» **SUPPLIED RECORDS**:
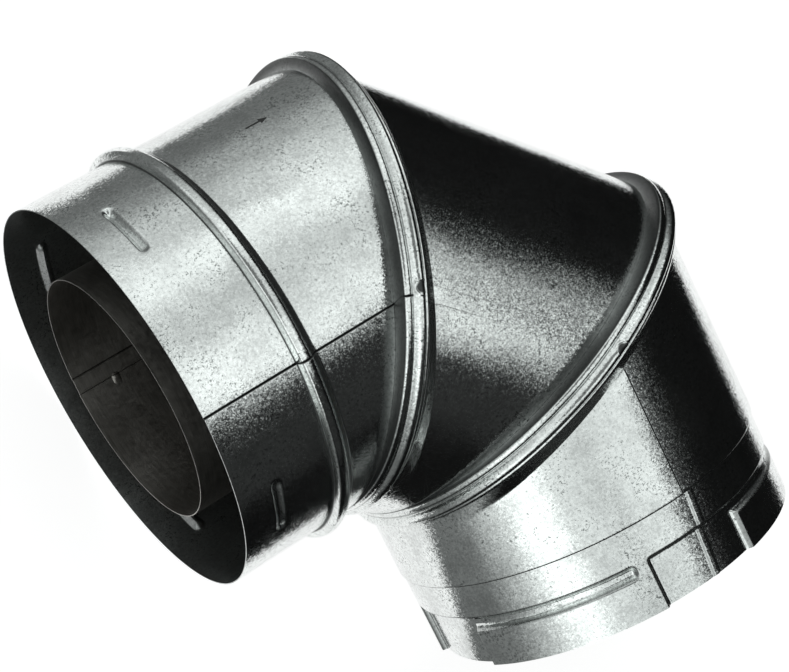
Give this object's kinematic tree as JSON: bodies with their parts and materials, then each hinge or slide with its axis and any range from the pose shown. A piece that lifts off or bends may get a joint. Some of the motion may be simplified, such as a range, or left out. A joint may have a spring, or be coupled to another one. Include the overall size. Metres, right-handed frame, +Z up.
{
  "type": "double wall stove pipe elbow",
  "caption": "Adjustable right-angle double-wall vent elbow: galvanised outer gores with swivel bead joints round a flue liner, twist-lock socket and collar.",
  "frame": {"origin": "on the surface that the elbow lies on, under the middle of its box", "axes": "+Z up, away from that surface; the inlet opens towards -X and the outlet towards -Y, both within eight degrees"},
  "size_m": [0.3124, 0.3244, 0.2297],
  "materials": {
    "casing": "spangled galvanised sheet, semi-bright",
    "flue": "dull dark sheet",
    "clip": "plain sheet strip"
  },
  "bodies": {
    "inlet": {"outer_inlet_gore": "casing", "liner_inlet_gore": "flue", "inlet_spacer_1": "clip", "inlet_spacer_2": "clip", "inlet_spacer_3": "clip", "inlet_spacer_4": "clip"},
    "middle": {"outer_middle_gore": "casing", "liner_middle_gore": "flue"},
    "outlet": {"outer_outlet_gore": "casing", "twist_lock_collar": "casing", "liner_outlet_gore": "flue", "outlet_spacer_1": "clip", "outlet_spacer_2": "clip", "outlet_spacer_3": "clip", "outlet_spacer_4": "clip"}
  },
  "joints": [
    {"name": "inlet_swivel", "type": "hinge", "parent": "inlet", "child": "middle", "pos_m": [-0.02885, 0.05519, 0.11461], "axis": [0.9227, -0.3801, 0.0651], "continuous": true},
    {"name": "outlet_swivel", "type": "hinge", "parent": "middle", "child": "outlet", "pos_m": [0.05023, -0.02282, 0.11481], "axis": [0.3928, -0.9176, -0.0618], "continuous": true}
  ]
}
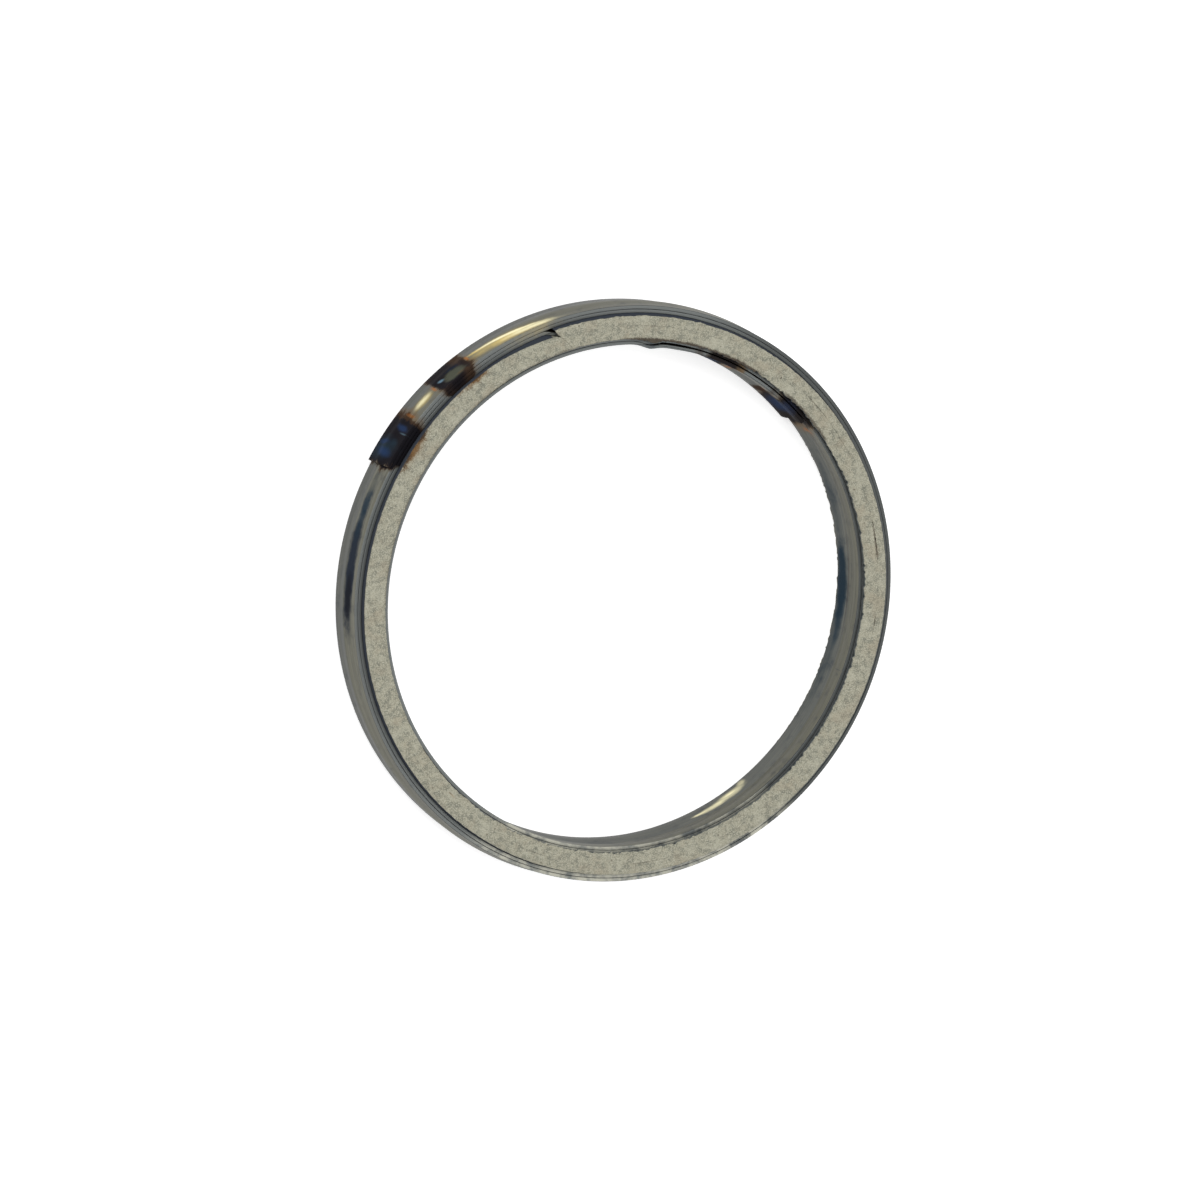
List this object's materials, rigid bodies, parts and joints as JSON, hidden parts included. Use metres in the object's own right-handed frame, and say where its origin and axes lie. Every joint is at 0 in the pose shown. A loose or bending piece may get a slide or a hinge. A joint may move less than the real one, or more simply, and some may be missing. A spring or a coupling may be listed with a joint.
{
  "type": "exhaust gasket",
  "caption": "Spiral-wound ring gasket: chevron steel strip wound with a soft mineral filler strip, seals an exhaust pipe flange to an engine port.",
  "frame": {"origin": "on the ring's axis, in the plane of the lower filler face that it rests on", "axes": "+Z along the ring's axis, from the port seat face towards the pipe flange face; the picture's right is +X and its top +Y"},
  "size_m": [0.0443, 0.0445, 0.0053],
  "materials": {
    "winding_strip": "rolled stainless steel, grey with straw to blue heat tint at the spot welds",
    "filler_strip": "matt pale beige-grey mineral fibre, pressed flat"
  },
  "bodies": {
    "root": {"winding_strip": "winding_strip", "filler_strip": "filler_strip"}
  },
  "joints": []
}
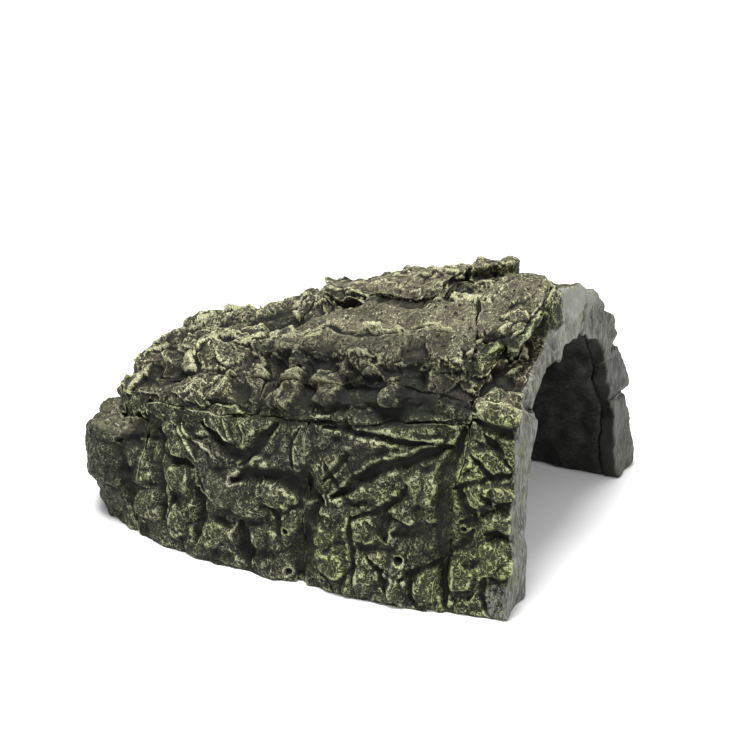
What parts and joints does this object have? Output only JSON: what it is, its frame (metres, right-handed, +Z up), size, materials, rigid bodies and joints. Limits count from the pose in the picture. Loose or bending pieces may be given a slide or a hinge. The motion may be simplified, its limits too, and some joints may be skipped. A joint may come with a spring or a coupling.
{
  "type": "resin cave ornament",
  "caption": "Rock shelter for an aquarium or turtle tank: a low vault of cast stones with one arched mouth, a closed rear and an open underside.",
  "frame": {"origin": "on the base plane, under the middle of the ornament's bounding box", "axes": "-Y out of the mouth of the cave, +Z up, +X to the right of someone facing the rear from the mouth"},
  "size_m": [0.163, 0.204, 0.1263],
  "materials": {
    "mossy_stone": "cast resin, dark grey-green with pale yellow-green dry brushing",
    "roof_stone": "cast resin, tan grey with pale dry brushing",
    "ring_stone": "cast resin, plain grey on the face of the mouth, brush streaked",
    "lining": "cast resin, dark grey with a coarse woven texture"
  },
  "bodies": {
    "root": {"left_pillar_stone": "ring_stone", "left_shoulder_stone": "ring_stone", "crown_stone": "ring_stone", "right_shoulder_stone": "ring_stone", "right_middle_stone": "ring_stone", "right_pillar_stone": "ring_stone", "left_lower_front_stone": "mossy_stone", "left_lower_rear_stone": "mossy_stone", "left_upper_front_stone": "mossy_stone", "left_upper_rear_stone": "mossy_stone", "right_lower_front_stone": "mossy_stone", "right_lower_rear_stone": "mossy_stone", "right_upper_front_stone": "mossy_stone", "right_upper_rear_stone": "mossy_stone", "roof_front_stone": "roof_stone", "roof_rear_stone": "roof_stone", "rear_left_corner_stone": "mossy_stone", "rear_middle_stone": "mossy_stone", "rear_right_corner_stone": "mossy_stone", "rear_left_cap_stone": "mossy_stone", "rear_right_cap_stone": "mossy_stone", "lower_slab": "roof_stone", "upper_slab": "roof_stone", "lip_slab": "roof_stone", "summit_stone": "roof_stone", "vault_lining": "lining"}
  },
  "joints": []
}
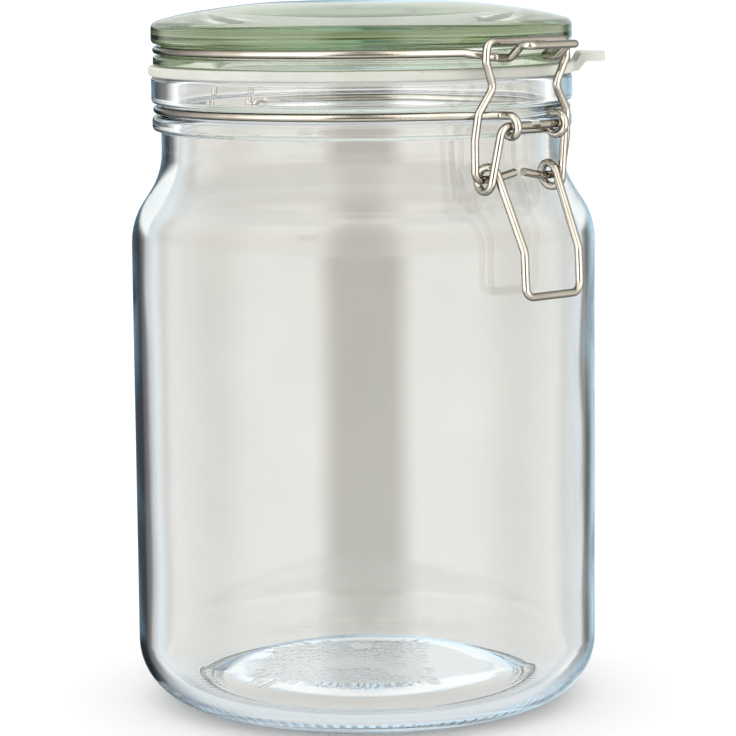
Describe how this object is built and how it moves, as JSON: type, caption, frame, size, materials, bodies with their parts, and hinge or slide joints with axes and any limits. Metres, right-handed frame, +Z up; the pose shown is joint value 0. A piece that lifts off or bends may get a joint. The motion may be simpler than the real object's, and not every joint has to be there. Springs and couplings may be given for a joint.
{
  "type": "bail clamp jar",
  "caption": "Round glass storage jar with a domed glass lid, a rubber seal ring with a pull tab and a bent wire clasp.",
  "frame": {"origin": "centre of the standing ring, in the plane that the jar stands on", "axes": "+Z up along the jar's axis, -Y towards the clasp, +Y towards the lid's hinge, +X to the right of someone facing the clasp"},
  "size_m": [0.13, 0.1417, 0.1965],
  "materials": {
    "clear_glass": "clear, faintly blue",
    "green_glass": "clear, faintly green",
    "seal_rubber": "milky translucent rubber",
    "steel_wire": "bright drawn stainless wire"
  },
  "bodies": {
    "jar": {"jar_glass": "clear_glass", "neck_wire": "steel_wire"},
    "lid": {"lid_glass": "green_glass", "gasket": "seal_rubber", "lid_wire": "steel_wire"},
    "lever": {"lever_wire": "steel_wire"},
    "bail": {"bail_wire": "steel_wire"}
  },
  "joints": [
    {"name": "lid_open", "type": "hinge", "parent": "jar", "child": "lid", "pos_m": [0, 0.0635, 0.16405], "axis": [-1, 0, 0], "range_deg": [0, 190]},
    {"name": "lever_lift", "type": "hinge", "parent": "jar", "child": "lever", "pos_m": [0, -0.066, 0.16405], "axis": [-1, 0, 0], "range_deg": [0, 140]},
    {"name": "bail_swing", "type": "hinge", "parent": "lever", "child": "bail", "pos_m": [0, -0.0604, 0.14995], "axis": [1, 0, 0], "range_deg": [0, 103]}
  ],
  "couplings": [
    {"joint": "bail_swing", "follows": "lever_lift", "ratio": 0.73}
  ]
}
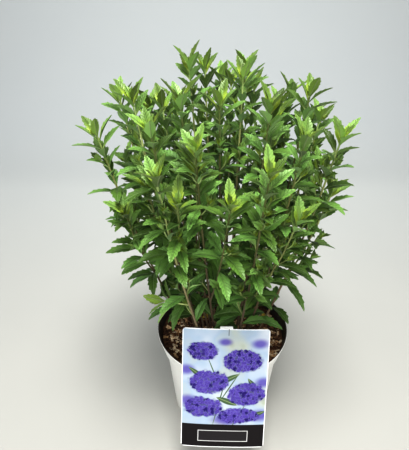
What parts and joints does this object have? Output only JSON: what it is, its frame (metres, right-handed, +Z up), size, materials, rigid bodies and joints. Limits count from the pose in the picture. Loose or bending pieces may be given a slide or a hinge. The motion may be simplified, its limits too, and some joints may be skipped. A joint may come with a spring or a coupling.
{
  "type": "potted bluebeard",
  "caption": "Bushy young bluebeard with toothed, lance-shaped leaves on upright stems, in a grey nursery pot with a picture card standing against its rim.",
  "frame": {"origin": "middle of the pot's flat underside", "axes": "+Z up along the pot's axis; -Y is the front, where the picture card stands; +X is to the right as seen from the front"},
  "size_m": [0.3098, 0.2965, 0.5312],
  "materials": {
    "pot": "matte",
    "soil": "rough",
    "foliage": "satin",
    "card": "satin"
  },
  "bodies": {
    "root": {"pot": "pot", "soil": "soil", "label": "card", "leafy_stem_01": "foliage", "leafy_stem_02": "foliage", "leafy_stem_03": "foliage", "leafy_stem_04": "foliage", "leafy_stem_05": "foliage", "leafy_stem_06": "foliage", "leafy_stem_07": "foliage", "leafy_stem_08": "foliage", "leafy_stem_09": "foliage", "leafy_stem_10": "foliage", "leafy_stem_11": "foliage", "leafy_stem_12": "foliage", "leafy_stem_13": "foliage", "leafy_stem_14": "foliage", "leafy_stem_15": "foliage", "leafy_stem_16": "foliage", "leafy_stem_17": "foliage", "leafy_stem_18": "foliage", "leafy_stem_19": "foliage", "leafy_stem_20": "foliage", "leafy_stem_21": "foliage", "leafy_stem_22": "foliage", "leafy_stem_23": "foliage", "leafy_stem_24": "foliage", "leafy_stem_25": "foliage", "leafy_stem_26": "foliage", "leafy_stem_27": "foliage", "leafy_stem_28": "foliage", "leafy_stem_29": "foliage", "leafy_stem_30": "foliage"}
  },
  "joints": []
}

» **TASK INSTRUCTIONS**: Take every line containing the word "where" and copy it.

» **RESULT**:
List this object's materials, rigid bodies, parts and joints as JSON, hidden parts included. Use metres in the object's own right-handed frame, and say where its origin and axes lie. Every joint is at 0 in the pose shown. A loose or bending piece may get a slide or a hinge. A joint may move less than the real one, or more simply, and some may be missing. A spring or a coupling may be listed with a joint.
  "frame": {"origin": "middle of the pot's flat underside", "axes": "+Z up along the pot's axis; -Y is the front, where the picture card stands; +X is to the right as seen from the front"},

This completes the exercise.